Outre les connaissances linguistiques, Swea cherche également à transmettre les traditions, la culture et les valeurs de la société suédoise. Catarina Hansson se souvient avec fierté de ce que Lucy lui a dit lors d'un séminaire en ligne, pour expliquer les raisons de sa décision de venir en Suède: elle avait entendu dire que les femmes de ce pays avaient les mêmes chances que les hommes. «Et cela, ajoute-t-elle, j'espère que nous pourrons également le transmettre aux femmes ukrainiennes, afin qu'elles soient fières d'être "femmes", ce qui est une valeur importante».
Modèle à la suédoise
La difficulté pour de nombreux réfugiés ukrainiens, comme l'explique Lucy, est qu'ils doivent généralement recommencer une carrière depuis le début, même s'ils ont une longue expérience professionnelle dans leur pays. En Suède, cependant, il existe une égalité des droits en matière d'obtention d'un emploi et d'un salaire. Les relations interpersonnelles au travail, ajoute l'Ukrainienne, sont également très équitables dans les bureaux, les organisations et les entreprises. Par exemple, souligne-t-elle, à la cantine, une femme de ménage, un plombier ou un vendeur s'assoit tranquillement avec un directeur général et parle de ses projets pour le week-end ou de la fête de l'entreprise. Personne n'évite personne, personne n'a peur de l'autre. «C'est très relaxant et ça donne envie de travailler», affirme-t-elle.

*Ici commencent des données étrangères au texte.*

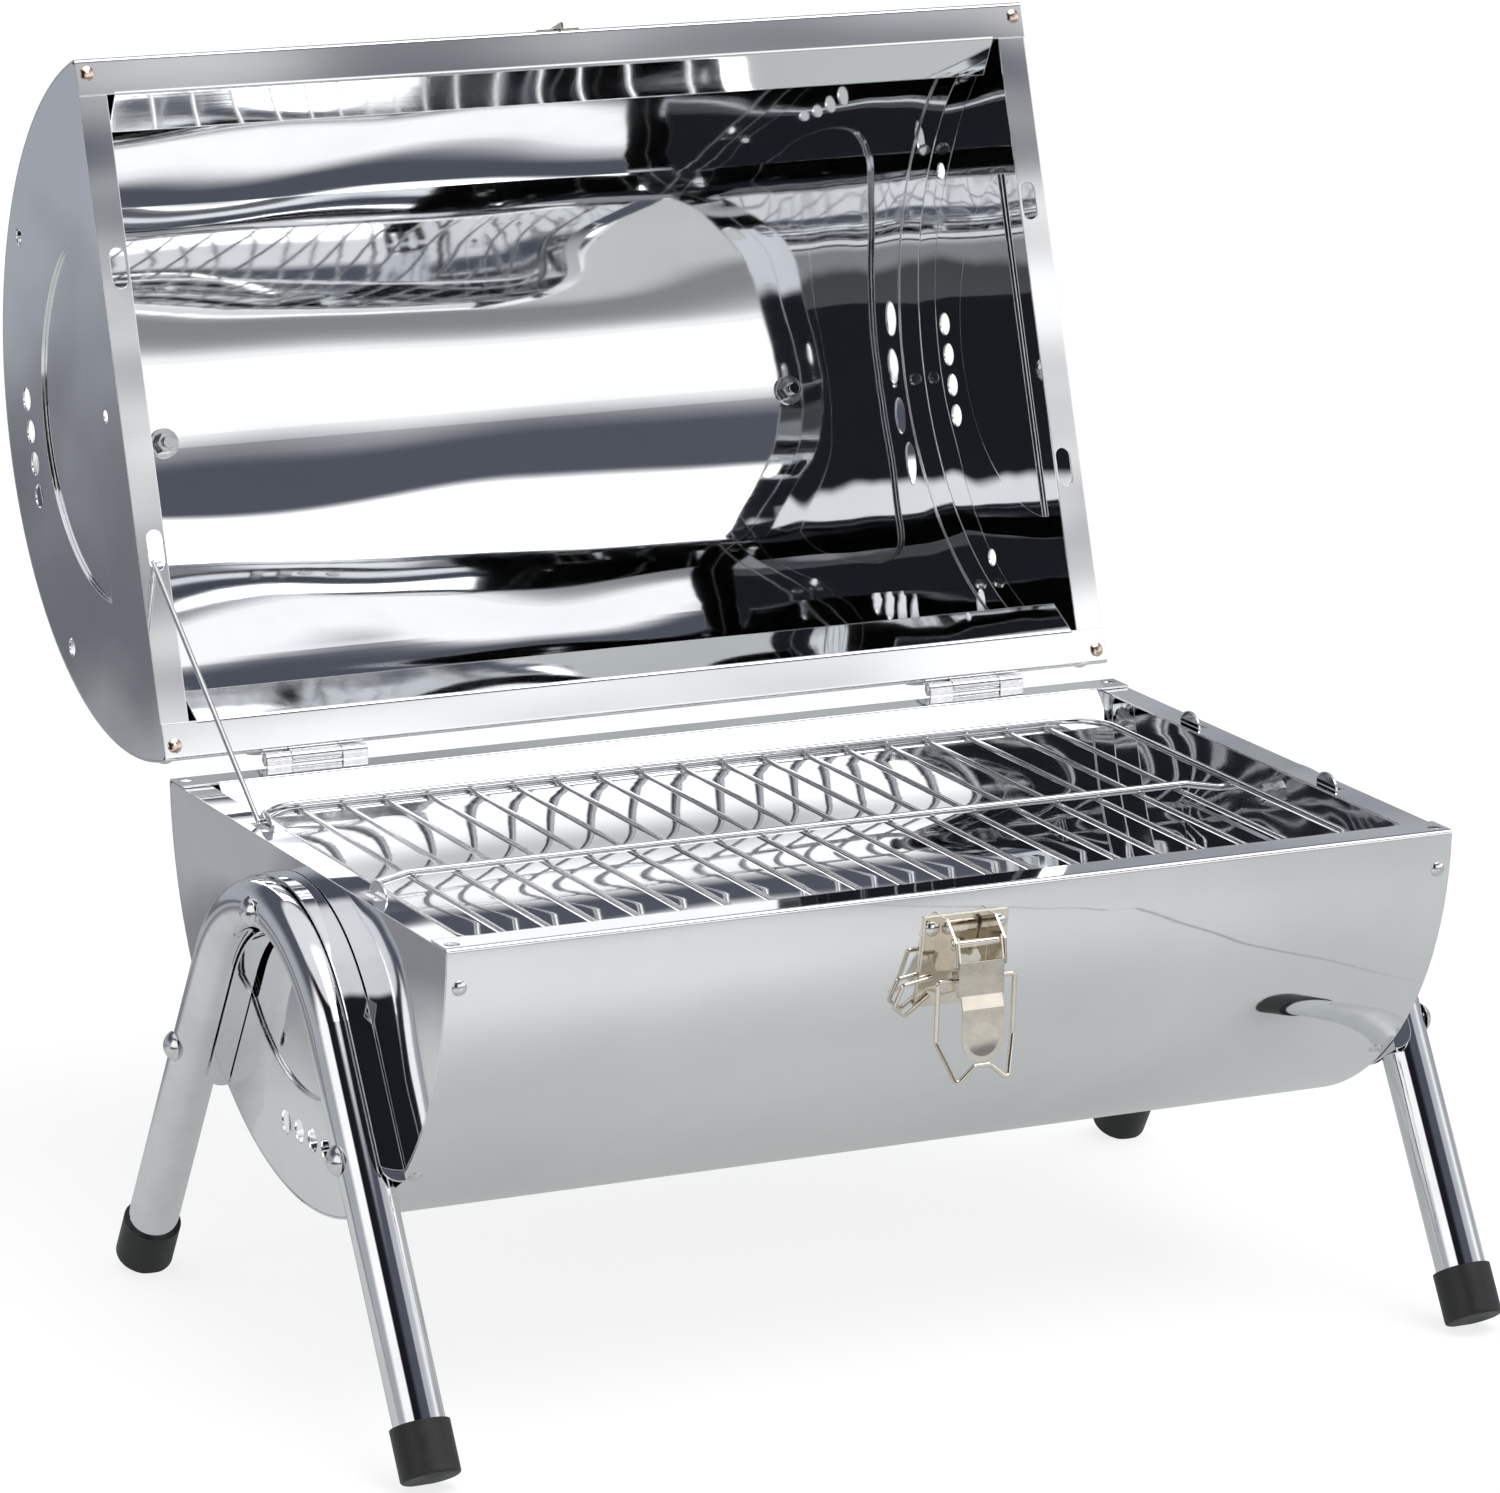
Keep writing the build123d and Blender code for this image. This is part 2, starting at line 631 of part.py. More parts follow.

Cette initiative montre comment l'ouverture et la solidarité conduisent à un enrichissement personnel et culturel mutuel. «Je sais ce que signifie quitter son pays», déclare Catarina Hansson, qui vit en Australie, «il faut être fort pour le faire. Je pense que l'Ukraine est une société forte avec un grand esprit» et c'est quelque chose que les réfugiés ukrainiens, principalement des femmes, apportent en Suède. «Ils ont également un bon sens de l'humour, ce qui est également important», lance-t-elle.
En ce qui concerne l'intégration dans sa société d'accueil, Lucy pense qu’il faut prendre le côté suédois, avec son équilibre émotionnel et son respect des autres, et le côté ukrainien, avec sa gentillesse, sa chaleur humaine et sa capacité à être juste jusqu'au bout, et équilibrer tout cela pour que tout le monde se sente à l'aise.